Thursday, January 15, 2009

The Greenspan Depression

15 January 2009

On January 12 of this year, I suggested to Bill Fleckenstein, the author of Greenspan's Bubbles: The Age of Ignorance at the Federal Reserve, that the term most fitting to our present economic era is "The Greenspan Depression."

In his book, Mr. Fleckenstein has established well that Mr. Greenspan conducted Federal Reserve monetary policy by implementing those policies which were most pleasing to his audience - that is, primarily, the now more or less defunct Wall Street money management community and their like-minded brethren around the world.

Low interest rates and easy money guaranteed recurringly high profits for speculators dealing in leverage and risk. When more rope was needed, Mr. Greenspan provided more rope.

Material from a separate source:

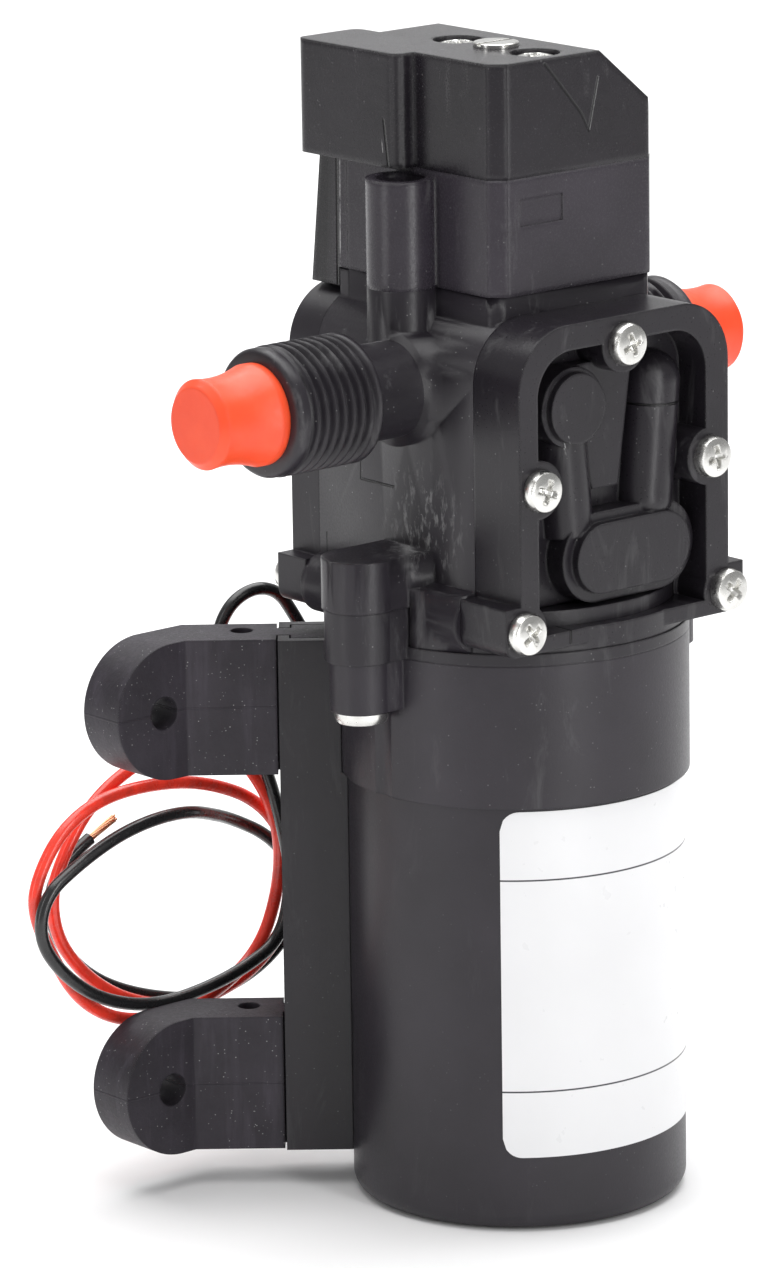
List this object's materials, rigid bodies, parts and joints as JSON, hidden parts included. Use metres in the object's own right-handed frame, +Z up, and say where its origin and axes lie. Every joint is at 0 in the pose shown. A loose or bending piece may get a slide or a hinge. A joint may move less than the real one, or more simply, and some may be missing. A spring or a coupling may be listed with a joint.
{
  "type": "diaphragm pump",
  "caption": "Small upright electric diaphragm water pump: motor can in a bracket with rubber feet, moulded head with side ports, valve covers and a pressure switch on top.",
  "frame": {"origin": "centre of the motor can's flat bottom end, on the shaft axis", "axes": "+Z up the motor shaft to the switch cover, -Y to the front valve cover, +Y to the wall side, the ports along -X and +X"},
  "size_m": [0.1211, 0.0823, 0.1917],
  "materials": {
    "black_plastic": "moulded glass-filled nylon with a fine satin grain",
    "can_steel": "black powder coat on drawn steel",
    "screw_steel": "bright zinc plate",
    "bearing_steel": "ground bearing steel",
    "plated_steel": "zinc plated sheet",
    "ferrite": "sintered ferrite",
    "carbon": "pressed carbon",
    "copper": "bare copper",
    "brass": "bare brass",
    "white_plastic": "moulded acetal",
    "white_label": "printed film, bare",
    "black_rubber": "soft black rubber",
    "foot_rubber": "dusty soft black rubber",
    "red_plug": "soft orange red plastic",
    "red_insulation": "glossy wire insulation",
    "black_insulation": "glossy wire insulation"
  },
  "bodies": {
    "pump": {"motor_can": "can_steel", "motor_magnets": "ferrite", "rear_bearing": "bearing_steel", "front_bearing": "bearing_steel", "drive_bearing": "bearing_steel", "motor_end_plate": "plated_steel", "brush_holder": "black_plastic", "brushes": "carbon", "motor_collar": "black_plastic", "drive_housing": "black_plastic", "motor_screws": "screw_steel", "long_screws": "screw_steel", "pump_head": "black_plastic", "port_seals": "black_rubber", "front_diaphragm": "black_rubber", "rear_diaphragm": "black_rubber", "front_valve_plate": "white_plastic", "rear_valve_plate": "white_plastic", "inlet_valves": "black_rubber", "outlet_valves": "black_rubber", "front_cover": "black_plastic", "rear_cover": "black_plastic", "front_cover_screws": "screw_steel", "rear_cover_screws": "screw_steel", "switch_housing": "black_plastic", "housing_screws": "screw_steel", "switch_diaphragm": "black_rubber", "pressure_spring": "bearing_steel", "switch_cover": "black_plastic", "cap_screws": "screw_steel", "microswitch_case": "black_plastic", "microswitch_blades": "brass", "rating_label": "white_label", "mounting_bracket": "can_steel", "bracket_screws": "screw_steel", "lead_grommet": "black_rubber", "red_lead": "red_insulation", "black_lead": "black_insulation", "red_lead_end": "copper", "black_lead_end": "copper"},
    "rotor": {"rotor_shaft": "bearing_steel", "rotor_core": "bearing_steel", "rotor_windings": "copper", "commutator": "copper", "eccentric": "bearing_steel", "eccentric_bearing": "bearing_steel"},
    "yoke": {"piston_yoke": "white_plastic", "piston_discs": "bearing_steel", "piston_screws": "screw_steel"},
    "plunger": {"switch_plunger": "white_plastic"},
    "button": {"microswitch_button": "white_plastic"},
    "adjuster": {"adjusting_screw": "screw_steel"},
    "inlet_stopper": {"inlet_plug": "red_plug"},
    "outlet_stopper": {"outlet_plug": "red_plug"},
    "upper_left_foot": {"foot_upper_left": "foot_rubber"},
    "upper_right_foot": {"foot_upper_right": "foot_rubber"},
    "lower_left_foot": {"foot_lower_left": "foot_rubber"},
    "lower_right_foot": {"foot_lower_right": "foot_rubber"}
  },
  "joints": [
    {"name": "rotor_spin", "type": "hinge", "parent": "pump", "child": "rotor", "pos_m": [0, 0, 0], "axis": [0, 0, 1], "continuous": true},
    {"name": "yoke_stroke", "type": "slide", "parent": "pump", "child": "yoke", "axis": [0, 1, 0], "range_m": [-0.001, 0.001], "deforming": ["front_diaphragm", "rear_diaphragm"]},
    {"name": "plunger_lift", "type": "slide", "parent": "pump", "child": "plunger", "axis": [0, 0, 1], "range_m": [0, 0.0008], "stiffness_N_per_m": 2000, "springref_m": -0.0005, "deforming": ["pressure_spring", "switch_diaphragm"]},
    {"name": "button_lift", "type": "slide", "parent": "pump", "child": "button", "axis": [0, 0, 1], "range_m": [0, 0.0008]},
    {"name": "adjuster_turn", "type": "hinge", "parent": "pump", "child": "adjuster", "pos_m": [-0.004, -0.0015, 0.19], "axis": [0, 0, 1], "range_deg": [-360, 360]},
    {"name": "inlet_plug_pull", "type": "slide", "parent": "pump", "child": "inlet_stopper", "axis": [-1, 0, 0], "range_m": [0, 0.02]},
    {"name": "outlet_plug_pull", "type": "slide", "parent": "pump", "child": "outlet_stopper", "axis": [1, 0, 0], "range_m": [0, 0.02]},
    {"name": "upper_left_foot_slide", "type": "slide", "parent": "pump", "child": "upper_left_foot", "axis": [0, 0, 1], "range_m": [-0.018, 0]},
    {"name": "upper_right_foot_slide", "type": "slide", "parent": "pump", "child": "upper_right_foot", "axis": [0, 0, 1], "range_m": [-0.018, 0]},
    {"name": "lower_left_foot_slide", "type": "slide", "parent": "pump", "child": "lower_left_foot", "axis": [0, 0, 1], "range_m": [0, 0.018]},
    {"name": "lower_right_foot_slide", "type": "slide", "parent": "pump", "child": "lower_right_foot", "axis": [0, 0, 1], "range_m": [0, 0.018]}
  ],
  "couplings": [
    {"joint": "button_lift", "follows": "plunger_lift", "ratio": 1}
  ]
}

No doubt other authorities joined in with Mr. Greenspan in creating an easy money environment as the nation was transformed into a collective of overextended borrowers, flippers and odds-makers, funded by the savings of the much more circumspect but perhaps credulous Asian nations.

It is well-known that the SEC pursued short-sellers rather than fraudsters, and that the ratings agencies padded their nests with favourable evaluations of ludicrous ventures.

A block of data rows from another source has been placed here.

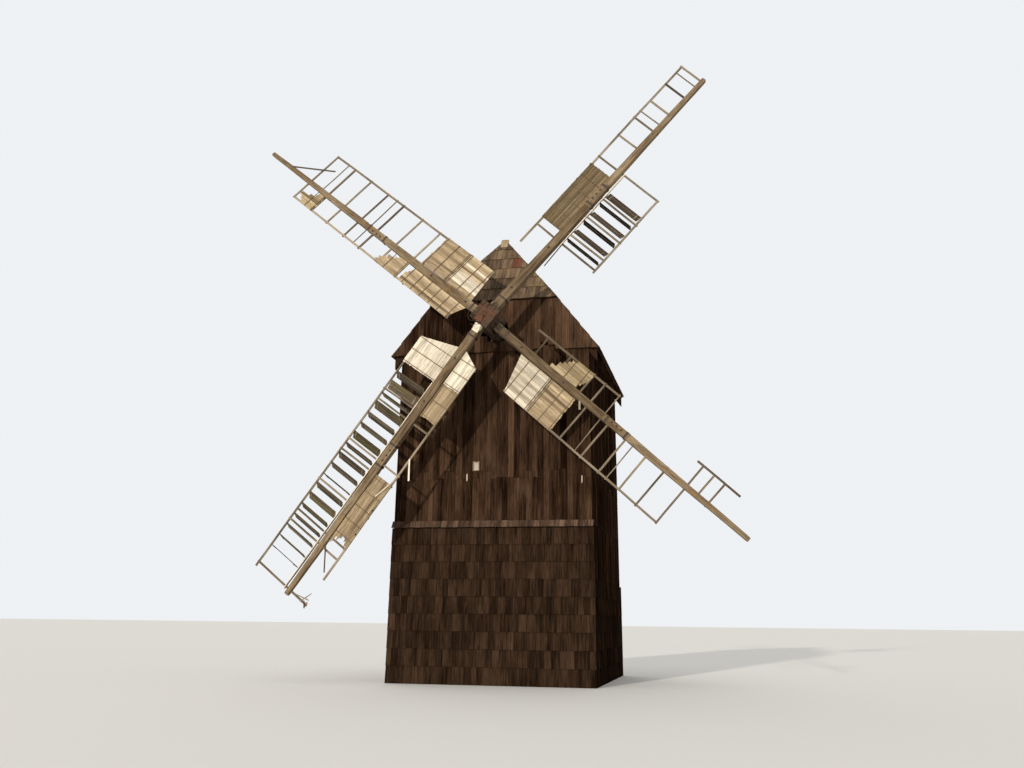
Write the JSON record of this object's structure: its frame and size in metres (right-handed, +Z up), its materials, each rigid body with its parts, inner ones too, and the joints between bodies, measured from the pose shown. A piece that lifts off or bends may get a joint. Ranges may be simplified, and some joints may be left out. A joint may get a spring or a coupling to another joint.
{
  "type": "timber windmill",
  "caption": "Old boarded timber windmill: tall box body, steep roof with half-hips, and a four-armed rotor of lattice sails with boards and shutters.",
  "frame": {"origin": "on the ground under the middle of the body", "axes": "+Z up, the sails face -Y, +X to the right of someone facing the sails"},
  "size_m": [14.743, 8.4573, 18.0504],
  "materials": {
    "frame_timber": "matt",
    "wall_boards": "matt, weathered",
    "skirt_boards": "matt, weathered",
    "ledge_boards": "matt, weathered",
    "roof_shingles": "matt, weathered",
    "trim_boards": "matt, weathered",
    "window_glass": "dusty",
    "shaft_timber": "matt, weathered",
    "iron": "rusty",
    "sail_timber": "matt, weathered grey",
    "sail_laths": "matt, weathered grey",
    "sail_boards": "matt, weathered grey"
  },
  "bodies": {
    "mill_body": {"ground_sill": "frame_timber", "wall_posts": "frame_timber", "wall_plates": "frame_timber", "front_wall": "wall_boards", "rear_wall": "wall_boards", "left_wall": "wall_boards", "right_wall": "wall_boards", "skirt_front": "skirt_boards", "skirt_rear": "skirt_boards", "side_skirts": "skirt_boards", "drip_ledge": "ledge_boards", "front_gable": "wall_boards", "rear_gable": "wall_boards", "left_roof": "roof_shingles", "right_roof": "roof_shingles", "front_hip": "roof_shingles", "rear_hip": "roof_shingles", "barge_boards": "trim_boards", "ridge_cap": "trim_boards", "ridge_end_boards": "trim_boards", "rafters": "frame_timber", "window_frame": "trim_boards", "window_pane": "window_glass", "door_frame": "trim_boards", "rear_door": "wall_boards", "weather_beam": "frame_timber", "tail_beam": "frame_timber", "shaft_bearings": "frame_timber"},
    "rotor": {"windshaft": "shaft_timber", "head_bands": "iron", "stock_front": "sail_timber", "stock_rear": "sail_timber", "sail_whips": "sail_timber", "stock_bands": "iron", "sail_frame_ur": "sail_laths", "sail_frame_ul": "sail_laths", "sail_frame_ll": "sail_laths", "sail_frame_lr": "sail_laths", "boards_ul": "sail_boards", "boards_ur": "sail_boards", "boards_ll": "sail_boards", "boards_lr": "sail_boards", "shutters_ur": "sail_boards", "shutters_ll": "sail_boards", "shutter_rods": "iron"}
  },
  "joints": [
    {"name": "rotor_spin", "type": "hinge", "parent": "mill_body", "child": "rotor", "pos_m": [0.1, -4.498, 10.18], "axis": [0, -0.9976, 0.0698], "continuous": true}
  ]
}
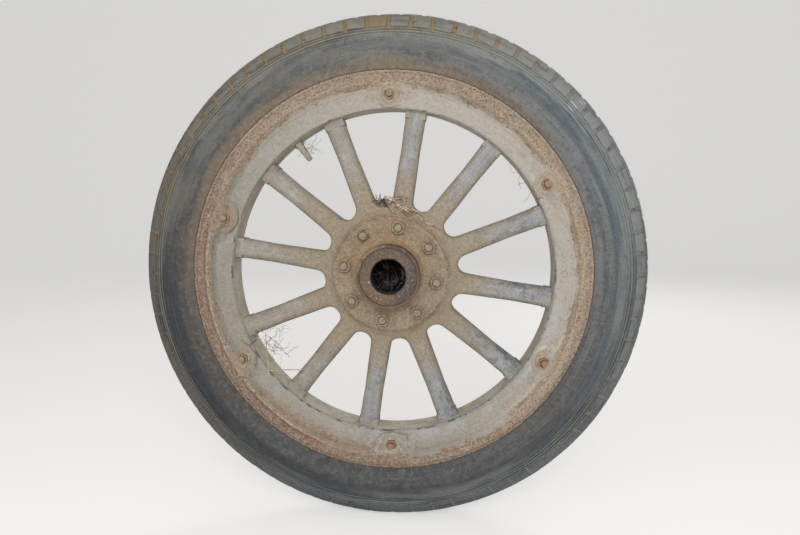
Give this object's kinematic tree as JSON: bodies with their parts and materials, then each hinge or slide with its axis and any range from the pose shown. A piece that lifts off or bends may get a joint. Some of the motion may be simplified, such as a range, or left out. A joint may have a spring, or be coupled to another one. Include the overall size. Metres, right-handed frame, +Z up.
{
  "type": "wooden-spoked car wheel with tyre",
  "caption": "Wooden-spoked artillery wheel of a 1920s car: bolted steel hub, split wooden felloe, demountable steel rim held by clamp lugs, and a tall narrow pneumatic tyre.",
  "frame": {"origin": "on the axle line, in the middle plane of the wooden felloe and of the tyre", "axes": "+Y along the axle towards the car, -Y is the outer side with the hub nose, +Z up"},
  "size_m": [0.83, 0.142, 0.83],
  "materials": {
    "tyre_rubber": "matt, dusty, slate grey",
    "painted_wood": "old cream paint under dust, flaking",
    "rusty_steel": "pitted brown rust",
    "hub_iron": "coated with dry tan mud",
    "bolt_steel": "rusty and muddy",
    "bearing_steel": "brown, dull, greasy dust",
    "valve_brass": "dull, covered with pale dust"
  },
  "bodies": {
    "root": {"tyre": "tyre_rubber", "rim": "rusty_steel", "felloe_band": "rusty_steel", "felloe_upper": "painted_wood", "felloe_lower": "painted_wood", "hub_shell": "hub_iron", "hub_front_plate": "hub_iron", "hub_outer_bearing": "bearing_steel", "hub_inner_bearing": "bearing_steel", "hub_bolts": "bolt_steel", "hub_nuts": "bolt_steel", "rim_lugs": "rusty_steel", "rim_bolts": "bolt_steel", "rim_nuts": "bolt_steel", "valve": "valve_brass", "spoke_01": "painted_wood", "spoke_02": "painted_wood", "spoke_03": "painted_wood", "spoke_04": "painted_wood", "spoke_05": "painted_wood", "spoke_06": "painted_wood", "spoke_07": "painted_wood", "spoke_08": "painted_wood", "spoke_09": "painted_wood", "spoke_10": "painted_wood", "spoke_11": "painted_wood", "spoke_12": "painted_wood"}
  },
  "joints": []
}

Is it ALL Mr. Greenspan's fault?

Well, he had many henchmen. But yes, this man is responsible enough. Read Mr. Fleckenstein's book if you don't believe me. I don't mean to exonerate Mr. Bernanke - let's call him Greenspan Junior - but the devastated economic landscape at which Ben is now throwing imaginary money is not of his creation (though as a longstanding Federal Reserve member, he certainly had his part in making it).

So yes, we are presently living out the Greenspan Depression. I can think of no better term.

How did Mr. Fleckenstein reply to my suggestion?

His words: "I like that... well stated."

Later today, Mr. Fleckenstein commented regarding Mr. Greenspan's role in creating the present (now-deflating) "Ponzi scheme" that has been the US economy since near the outset of his term as Chairman of the Federal Reserve:

"The really disturbing part about this disaster that we are all participating in is that none of this had to happen. Had the Federal Reserve in the form of Alan Greenspan not pursued his misguided policies, or stopped them anywhere along the way, none of us would be in this predicament. Obviously there were other indicted and un-indicted co-conspirators, but Greenspan did an immensely disproportionate part of the damage. It is mind-boggling, the havoc that one man could wreak on a country the size of the USA."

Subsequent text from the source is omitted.